It was 2008 when Californian photographer Rian Dundon, while working as a freelance editorial photographer in Beijing, learned about an unexpected job opportunity: tutor Chinese actress and pop singer, Fan Bingbing.

Fan is well accustomed to being in the spotlight since her teenage years. Now 33, she regularly stars in China’s highest-grossing movies and has represented international fashion powerhouses like Louis Vuitton. Still, the ability to speak fluent English was instrumental to advance Fan’s career – with the potential to help her land Hollywood roles, Dundon says.

But Dundon, who had been living in China since 2005, had no idea how grandiose Fan’s fame was, until the day he accompanied her to a live performance in the coastal city of Qingdao in northeastern China. “I was just impressed by the fanaticism, the number of people that were there to see her, the big crowds of college students chasing us down the road, swarming our car as we arrived,” Dundon recalls.

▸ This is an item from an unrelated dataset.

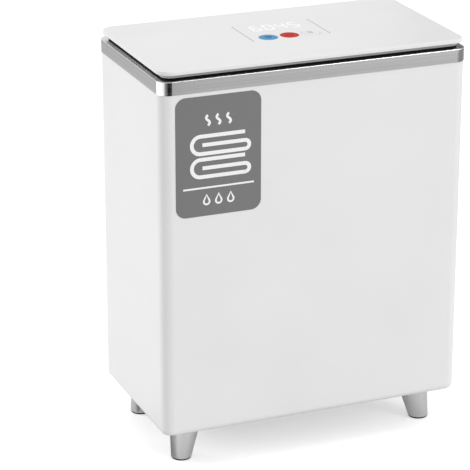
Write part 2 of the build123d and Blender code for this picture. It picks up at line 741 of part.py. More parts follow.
def build():
    for piece in (outer_shell, inlet_tray, base_plate, base_screws, foot_pads, foot_bolts, trim_band,
                  mouth_ring, inner_bucket, liner_screws, liner_buffers, front_label, floor_heater, wall_heater,
                  insulation_wrap, base_insulation, thermostat, thermal_fuse, power_board, board_screws,
                  power_transformer, heater_relay, filter_capacitor, terminal_blocks, power_inlet,
                  inlet_screws, mains_leads, heater_leads, body_harness, hinge_pins, hinge_body_screws,
                  hinge_lid_screws, lid_top, panel_lines, control_panel, lid_frame, lid_gasket, lid_liner,
                  lid_screws, lid_insulation, control_board, control_board_screws, switches,
                  display_module, cable_sleeve, lid_harness, fragrance_holder, fragrance_pad,
                  fragrance_cap):
        nodes[piece.__name__] = piece()
    nodes["inlet_blades"] = group(inlet_blades())
    for name, x_side, y_side in (("front_left", -1, -1), ("front_right", 1, -1),
                                 ("rear_left", -1, 1), ("rear_right", 1, 1)):
        nodes["foot_" + name] = foot(x_side, y_side)
    for side, x in zip(("left", "right"), HINGE_X):
        nodes["hinge_body_leaf_" + side] = hinge_body_leaf(x)
        nodes["hinge_lid_leaf_" + side] = hinge_lid_leaf(x)
    for colour, x in zip(("blue", "red", "white"), BUTTON_X):
        nodes[colour + "_button"] = button(x)


build()
os.makedirs("parts", exist_ok=True)
for name, shape in nodes.items():
    export_step(shape, "parts/" + name + ".step")
print(len(nodes), "nodes")
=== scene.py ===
# %% [markdown]
# # A towel warmer bucket
# This lesson dresses the solid model of a heated bucket: a white moulded body, a
# steel band round its mouth, a flat hinged lid with three buttons, and four
# satin metal feet. The solids arrive as fixed meshes in metres, and every finish
# is a node material. The front is towards -Y, the hinges are at +Y, Z is up.

# %% Load the solid model
import json
import math

import bmesh
import bpy
from mathutils import Matrix, Vector


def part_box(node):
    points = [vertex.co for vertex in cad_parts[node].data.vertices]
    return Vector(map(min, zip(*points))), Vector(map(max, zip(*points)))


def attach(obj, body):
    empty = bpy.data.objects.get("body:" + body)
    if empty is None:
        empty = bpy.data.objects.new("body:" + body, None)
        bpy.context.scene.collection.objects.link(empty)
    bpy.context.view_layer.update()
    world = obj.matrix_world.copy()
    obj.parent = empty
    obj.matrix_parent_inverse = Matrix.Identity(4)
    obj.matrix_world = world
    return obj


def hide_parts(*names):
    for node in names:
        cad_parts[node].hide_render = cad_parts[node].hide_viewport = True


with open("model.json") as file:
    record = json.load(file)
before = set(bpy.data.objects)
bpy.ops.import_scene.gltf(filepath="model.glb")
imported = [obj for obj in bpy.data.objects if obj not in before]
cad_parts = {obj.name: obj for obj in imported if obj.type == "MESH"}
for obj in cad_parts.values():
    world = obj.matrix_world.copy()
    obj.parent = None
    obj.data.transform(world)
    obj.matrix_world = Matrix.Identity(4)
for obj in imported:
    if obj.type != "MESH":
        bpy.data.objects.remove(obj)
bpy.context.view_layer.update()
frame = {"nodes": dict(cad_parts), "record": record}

scene = bpy.context.scene
MM = 0.001

# %% [markdown]
# ## The camera
# A long lens flattens the bucket as a catalogue picture does. It stands to the
# front left and looks down on the lid at a shallow angle. A 180 mm lens on the
# usual 36 mm sensor keeps the upright edges nearly parallel.

# %% Place the camera
LOOK_DOWN, TURN_RIGHT = 20.358, 22.187      # degrees

camera_data = bpy.data.cameras.new("studio_camera")
camera_data.lens = 180.0
camera_data.sensor_width = 36.0
camera_data.dof.use_dof = False
camera = bpy.data.objects.new("studio_camera", camera_data)
camera.location = (-1.0763, -2.4920, 1.2472)
camera.rotation_euler = (math.radians(90 - LOOK_DOWN), 0.0, math.radians(-TURN_RIGHT))
scene.collection.objects.link(camera)
scene.camera = camera
print("camera stands", round(camera.location.length, 2), "m away")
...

For the next nine months, Dundon joined Fan’s entourage of assistants and traveled frequently in China and Southeast Asia. During the tour, he met celebrities such as prolific American director Oliver Stone and Hong Kong action star Jackie Chan. “It was exciting definitely at first to be traveling, staying at fancy hotels, eating a lot of really good, expensive meals,” Dundon tells TIME.

But soon the excitement wore off, as the photographer often had to put his life on hold to accommodate Fan’s taxing schedule. “I was the last to know when we were making moves,” Dundon says. “Often I would get a call in the middle of the night that said, ‘Be at the airport in a few hours,’ the next thing I knew [we] would be gone for two months filming a movie or a soap opera somewhere.”

Despite the grind, the job gave Dundon the unprecedented opportunity to document the actress’s life, capturing the spontaneous yet intimate moments that largely remained unknown to Chinese tabloids, in which Fan was portrayed as arrogant and pompous.

Modes Vu

In one photo, we see the starlet eating out of Styrofoam takeout boxes, minding no one. In another, we see her sitting unaccompanied at a big round dining table, eyes fixed on her phone. Shorn of makeup and designer clothes, Fan is just like any ordinary girl. “After all of the fame, beauty and wealth, she’s a pretty approachable and down-to-earth person actually,” Dundon says.

Although Fan didn’t have editorial control over Dundon’s photographs, he’s well aware of the intent of Fan’s image-conscious management team. “They sought the opportunity to have this foreign, more journalistic, candid perspective on her world that might be more telling,” he says.

After Dundon moved back to the U.S., he was approached by independent publisher Modes Vu, who employs a print-on-demand model that ships books right off the printer to the readers. After 10 book dummies came Dundon’s latest monograph, Fan, in which the photographs of the starlet’s public and private lives as well as the urban landscape in China are seamlessly weaved together.

Modes Vu

“I wanted to bring it in to a broader vision of celebrity and entertainment production in the context of urban China at the time,” Dundon says. The book, which resembles a low-cost paperback with a cheap sticker price, reflects the disposability of fame, he says.

He purposefully left out captions, leaving viewers to ponder “when it’s a performance, when it’s on set or when it’s real life.” In one photograph, Fan is seen staring into the camera with two strips of tears sliding down her cheek. The emotion seems genuine but her meticulously groomed hair hints otherwise. “She was crying for a scene in a film,” Dundon says. “It’s real tears but not necessarily real crying.”

Images like these, Dundon says, play with the line between fact and fiction, and ultimately pose the question of whether pictures of celebrity can ever be authentic or unposed. “Everything is curated, for the audience, for the media, for the fans,” Dundon tells TIME.

Although marketing the book in China seems to be a logical idea, Dundon says that it isn’t his intent to sell Fan back to her established audience. “I think part of the intrigue being a Westerner or non-Chinese reader of this book is that you don’t recognize her. You recognize fame and the structure of fame and celebrity. To me, it’s almost more interesting if you don’t know who she is.”

Rian Dundon is an American photojournalist and documentary photographer. Fan is published by Modes Vu.